Industrial companies − from steel makers, to petrochemical firms, to refiners − have tens of millions of dollars at stake. They face the prospect, if Ontario gets its way, of having to comply with the third carbon-tax regime to apply in Ontario since 2018. As Ottawa digs in, many companies see the prospect for lower costs under Ontario’s fledgling plan, which would be less costly and would achieve fewer GHG reductions.
“Ontario’s proposed new emissions performance standards take into account the unique circumstances of industry and Ontario’s economy, and will reduce greenhouse-gas pollution from the biggest emitters, while allowing for economic growth," Mr. Phillips said in an e-mailed statement.
Federal Environment Minister Catherine McKenna said it was “unfortunate” that Ontario Premier Doug Ford cancelled cap-and-trade, but Ottawa had to impose its backstop when the provincial government failed to meet its fall deadline for a replacement plan.
The federal system will stay in effect until at least 2022 when a review is scheduled, Ms. McKenna said in an interview. “This provides certainty to businesses and creates the incentive for them to innovate, reduce emissions and create good jobs,” she said. Federal Conservative Party Leader Andrew Scheer criticized the Liberal plan for larger emitters, saying it amounts to “a free pass for polluters.”
The federal carbon tax will certainly cost companies more than they would have paid under the former Ontario cap-and-trade plan, which allowed them to buy cheaper credits under the joint Ontario-Quebec-California carbon market, known as the Western Climate Initiative. Prices under cap-and-trade were projected to hit $23 a tonne in 2022, while the federal carbon tax will rise to $50 a tonne in 2022 from $20 a tonne this year.
After announcing a $2-billion expansion for Sarnia in December, 2017, Calgary-based NOVA Chemicals Corp. is viewing the proposed tax changes with some alarm. The company spent some $250-million to overhaul its Sarnia facility in order to process natural gas-based ethane rather than oil-based naphtha. By doing so, it reduced both its costs and its carbon emissions, for which it got credit under the cap-and-trade plan introduced by the provincial Liberals in 2017.
NOVA Chemicals − owned by the Emirate of Abu Dhabi’s sovereign wealth fund − could see its carbon costs increase by $50-million over four years as a result of the shift from cap-and-trade to the federal tax, Ken Faulkner, vice-president for government relations at NOVA Chemicals, said in an interview. Under the federal plan, petrochemical companies would be exempt from paying the tax on emissions up to 90 per cent of the industry average, so a typical plant would pay on 10 per cent of its emissions.
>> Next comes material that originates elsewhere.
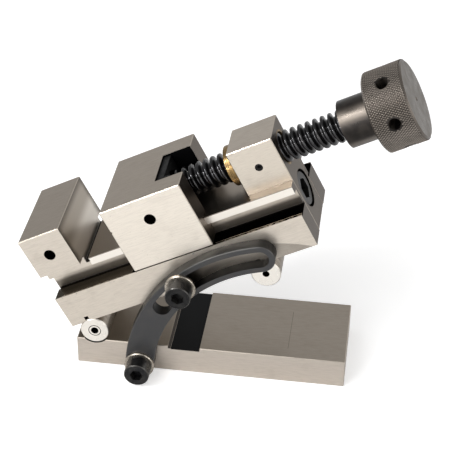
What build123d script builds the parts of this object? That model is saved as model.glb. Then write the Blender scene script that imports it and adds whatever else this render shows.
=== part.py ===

Mr. Faulkner said Ottawa is using a broad measure of “industry average” that disadvantages NOVA’s Sarnia plant. Ontario’s proposal, he said, would likely set a lower bar. He said the company sees few options to get significant emissions reductions for its operations now, and so any extra tax levy will achieve no environmental improvement.
The country is competing internationally for investment in the booming petrochemical sector, and can ill afford uncompetitive tax regimes or constant changes to the regulatory system, Mr. Faulkner added.
Ontario’s refiners also complain that the federal system is boosting their tax burden while insisting they have few options to dramatically reduce emissions. The refining sector will also be exempt from tax on emissions up to 80 per cent of the industry average. But under Quebec’s cap-and-trade system, refiners get more than 95 per cent of their emission allowances at no cost, and pay a lower price under the Western Climate Initiative for the allowances they must purchase.
Refineries in Ontario would pay four times in carbon tax costs what a comparable operation in Quebec would pay over the next five years, said Peter Boag, president of the Canadian Fuels Association. Ontario has four refineries while New Brunswick − which will also be covered by the federal carbon tax − is home to Irving Oil Ltd., which operates Canada’s largest refinery in Saint John.
Mr. Boag said no refinery in Canada − and few in the world − can attain the emissions threshold set by the federal government, and so the companies will merely have to pay the tax.
However, the federal plan is designed to finance industrial emissions reduction where they are the least expensive, said Dale Beugin, executive director at EcoFiscal Commission, an Ottawa-based think tank. Refiners and petrochemical companies that can’t hit their targets can purchase credits from firms who can achieve greater reductions, Mr. Beugin noted, while Ottawa intends to recycle all revenues back to the industrial sector to finance GHG-reducing innovation.